Jeśli ktoś zastanawia się, co to znaczy, że pięściarzom w ringu gaśnie światło, powinien po prostu zobaczyć ten nokaut
Stawką sobotniego pojedynku na gali Fight Camp 4, które od połowy lipca znany promotor Eddie Hearn organizuje we własnym ogrodzie rezydencji w Brentwood w hrabstwie Essex, był tymczasowy pas WBC World.
Zwycięzca został obowiązkowym pretendentem do prawdziwego pasa WBC w wadze ciężkiej. Ma spotkać się z wygranym trzeciego starcia Tysona Fury’ego (30-0-1, 21 KO) z Deontayem Wilderem (42-1-1, 41 KO).

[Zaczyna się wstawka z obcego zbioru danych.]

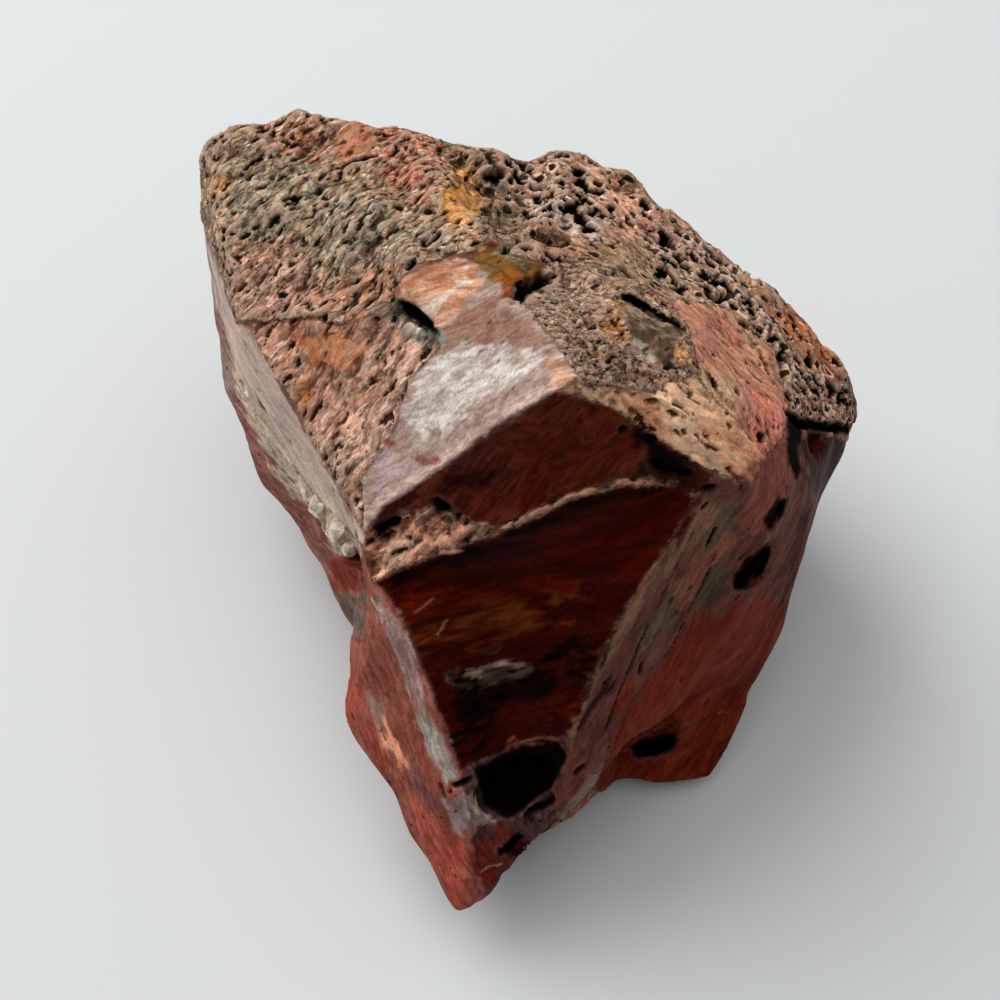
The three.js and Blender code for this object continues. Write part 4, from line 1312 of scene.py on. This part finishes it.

Powietkin to wielokrotny mistrz Rosji, a także mistrz Europy, świata i olimpijski w boksie amatorskim w wadze ciężkiej. Od 2005 roku pięściarz zawodowy wagi ciężkiej. W latach 2011-2013 mistrz świata federacji World Boxing Association. Ostatnią walkę stoczył 7 grudnia 2019 na gali Joshua vs Ruiz 2 w Arabii Saudyjskiej gdzie zremisował (115-113, 113-115, 114-114) z Michaelem Hunterem (18-1-1, 12 KO).